Note, the animation model has the rotors with joints that would make
them fold sideways rather than up, so on the forearms they become backwards pointing spikes. You can sort of fake this look by folding the socket into vehicle configuration and having the kunai-ish blades pointing backwards, although it's a bit awkward.
Card Gear: The faceplate is a vibrant purple that's a little brighter
than the toy's purple, with gold accent paint. The Card Gear itself is clear plastic somewhere between magneta and a warm violet. The card has four rectangular slots at the corners but the Gear face only has two tabs at opposite corners, so the faceplate can be attached two different ways. Why
not four tabs? Well, having just two lets the whole Card Gear be transformed without removing the faceplate.
The Gear part itself is 16mm thick with a long 4.5mm peg that folds out
of the back with great difficulty. It's split into two similar layers that
can rotate 45 degrees at a time on soft ratchets, and each layer unfolds into
a slightly bent long spike 7.25" (18.5cm) long, although you can leave the
tip pieces bent for more of a pinwheel look. The front face has a lot of
gold and black paint along the interiors of the spines, and the front layer
has additional molded details painted gold in the center. The peg in back is meant to go in one of the spinny sockets, but it can be held in either fist
as long as the arm is nearly straight.
Transformation: Fairly intuitive and there's minimal hassle, mostly related to stiff joints. It's kinda like the robot going into a partial
crouch and tucking his head into his chest while the cockpit parts on the
back fold together on top and the arms twist into wings and rotor assemblies, very "ninja disguise art" in feel. One nice little bit at the end is that
tiny nubs fold out on the underside so that the nose of the vehicle is lifted
a little off the ground. They're not true landing gear, but along with the edges of the hips form a small four-point stand of sorts. The thigh pads
that act like knee spikes in robot mode serve the purpose of partly filling
in the "lap" gap in back. The head doesn't completely hide, but it does
enough to not be a problem.
Vehicle Mode: The tiltrotors tilt, which is pretty much a requirement
for a good tiltrotor altmode, yes? There's a shark motif to the cockpit, so not only are there window eyes there's a toothy maw in the tradition of airplane nose art. The package animation art has more red paint on the nose than the toy does, although that's fixed easily enough if you have red
paint. The shoulder missile pods now face backwards, I guess the idea is to discourage pursuit or even lay down smokescreens during the inevitable
running away phase. The exposed screws on the backs of the shoulderpads now face forwards, which is a bit disappointing, stickers to cover those up would've been nice, although I could probably cut something out of electrical tape or even use a bit of styrene sheet and paint it.

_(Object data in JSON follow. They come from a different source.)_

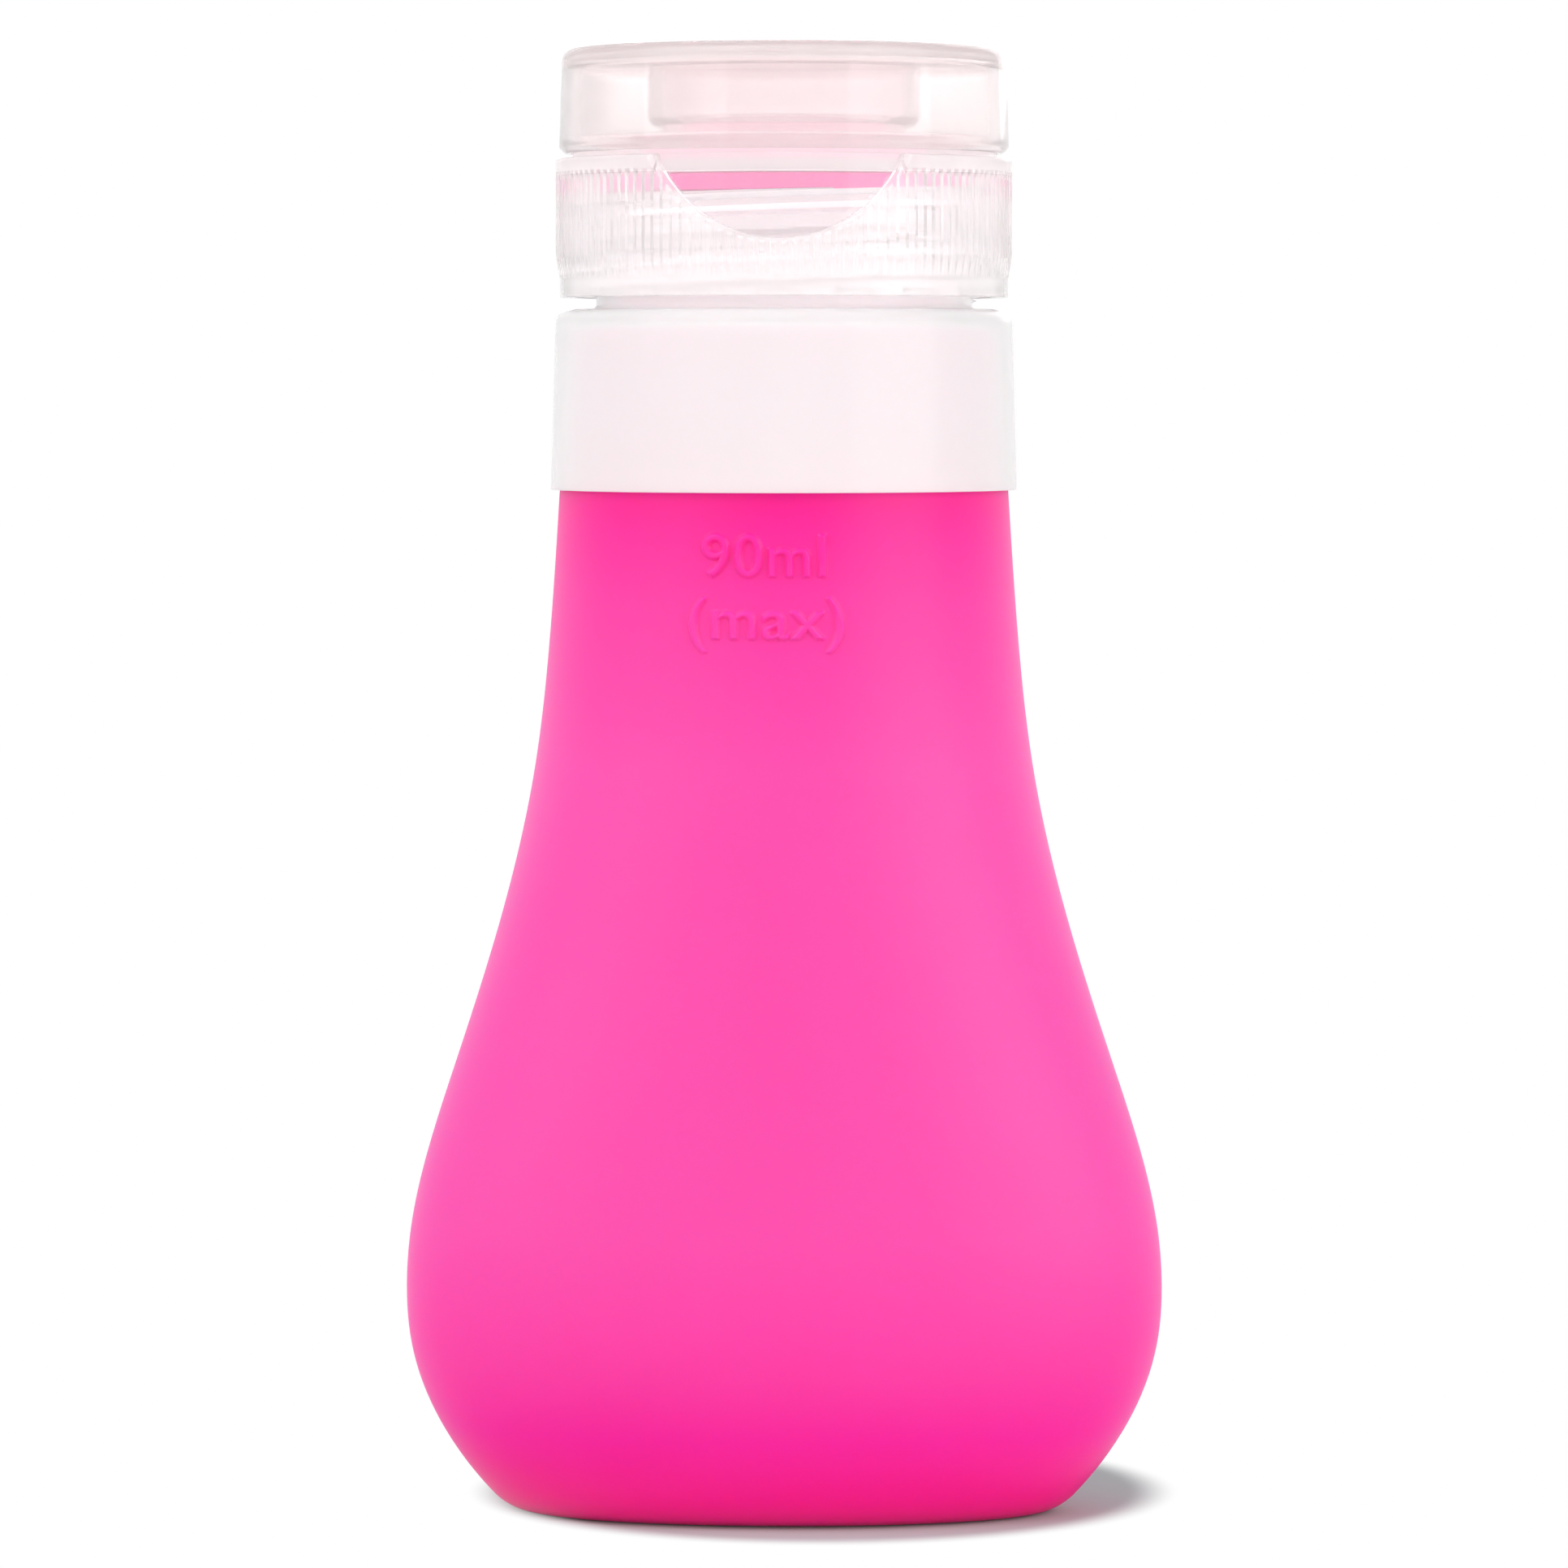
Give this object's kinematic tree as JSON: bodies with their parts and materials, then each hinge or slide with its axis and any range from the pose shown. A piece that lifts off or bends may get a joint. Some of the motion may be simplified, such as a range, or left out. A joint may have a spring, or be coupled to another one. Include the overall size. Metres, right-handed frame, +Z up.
{
  "type": "travel silicone bottle",
  "caption": "Soft squeeze bottle with an oval pear-shaped silicone body, a threaded collar, and a ribbed screw cap with a flip lid and a drip-stop valve.",
  "frame": {"origin": "on the floor, at the middle of the oval base", "axes": "+Z up along the bottle's axis, +X across the wide side, front with the thumb notch towards -Y, lid hinge towards +Y"},
  "size_m": [0.0622, 0.0382, 0.1201],
  "materials": {
    "silicone": "satin",
    "milky_polypropylene": "satin",
    "clear_polypropylene": "satin"
  },
  "bodies": {
    "bottle": {"bottle_body": "silicone", "threaded_collar": "milky_polypropylene"},
    "cap_lift": {"valve_retainer": "clear_polypropylene"},
    "cap": {"cap_base": "clear_polypropylene", "drip_valve": "silicone", "living_hinge": "clear_polypropylene"},
    "lid": {"flip_lid": "clear_polypropylene"}
  },
  "joints": [
    {"name": "cap_rise", "type": "slide", "parent": "bottle", "child": "cap_lift", "axis": [0, 0, 1], "range_m": [0, 0.01101]},
    {"name": "cap_turn", "type": "hinge", "parent": "cap_lift", "child": "cap", "pos_m": [0, 0, 0.105], "axis": [0, 0, 1], "range_deg": [0, 990]},
    {"name": "lid_flip", "type": "hinge", "parent": "cap", "child": "lid", "pos_m": [0, 0.01908, 0.1113], "axis": [-1, 0, 0], "range_deg": [0, 165], "deforming": ["living_hinge"]}
  ],
  "couplings": [
    {"joint": "cap_rise", "follows": "cap_turn", "m_per_rad": 0.00063662}
  ]
}
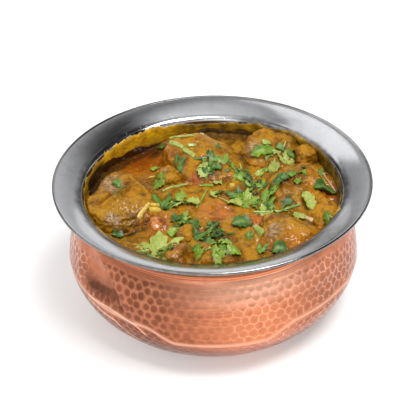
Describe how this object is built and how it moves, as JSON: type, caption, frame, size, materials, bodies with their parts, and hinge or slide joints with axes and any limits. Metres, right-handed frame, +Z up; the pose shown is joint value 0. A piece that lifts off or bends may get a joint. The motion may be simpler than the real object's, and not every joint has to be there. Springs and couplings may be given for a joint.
{
  "type": "bowl of mutton curry",
  "caption": "Mutton curry in a hammered copper bowl with a steel lining: chunks of meat in thick gravy under a flared steel lip.",
  "frame": {"origin": "centre of the base, on the surface the bowl stands on", "axes": "+Z up through the mouth, -Y towards the front of the bowl, where the dent lies to the left, +X to its right"},
  "size_m": [0.15, 0.15, 0.066],
  "materials": {
    "copper": "hammered copper, satin, with a large dent at the front left",
    "steel": "satin stainless steel lining and lip, smeared with gravy inside",
    "gravy": "food: thick glossy curry gravy with spots of red oil and chopped coriander",
    "meat": "food: braised mutton coated in gravy, fibrous where it is torn",
    "tomato": "food: soft cooked tomato in oil"
  },
  "bodies": {
    "root": {"copper_shell": "copper", "steel_bowl": "steel", "gravy": "gravy", "mutton_left": "meat", "mutton_knob": "meat", "mutton_back": "meat", "mutton_right_knob": "meat", "mutton_back_right": "meat", "mutton_right": "meat", "mutton_front_right": "meat", "mutton_right_edge": "meat", "mutton_front": "meat", "mutton_front_left": "meat", "mutton_middle": "meat", "mutton_left_scrap": "meat", "tomato_piece": "tomato"}
  },
  "joints": []
}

6.25" (16.5cm) long, 7" (18cm) wide without the rotors, a maximum of 10" (25cm) with rotors in place. Color balance is about the same, although the cockpit/nose section is more salient now. That light purple from the forearm stripes is used for the cockpit framework, which is a big mismatch from the animation model and kinda stands out. The pupil and "white" of the molded
eyes inside the cockpit are painted silver, with the iris left a black ring arc. The inside of the shark mouth is painted red, but the teeth are left
the same light gray as the rest of that piece, which is consistent with the animation model.
As far as articulation goes, the bicep hinges are used to tilt the
rotors between VTOL and level flight. Technically the transformation hinge
of the cockpit lets it open, but there's no detail inside to reveal nor a
place to put a tiny pilot figure if you happen to have one.
Overall: It has a few deficiencies, mostly in the legs, but it's a solid robot and a pretty good not-an-Osprey with a transformation that's fairly simple but works. Definitely worth the price.
Dave Van Domelen, "Voyager for less than a Deluxe" would be a good ad tagline if they didn't mind the chance of being sued by Hasbro.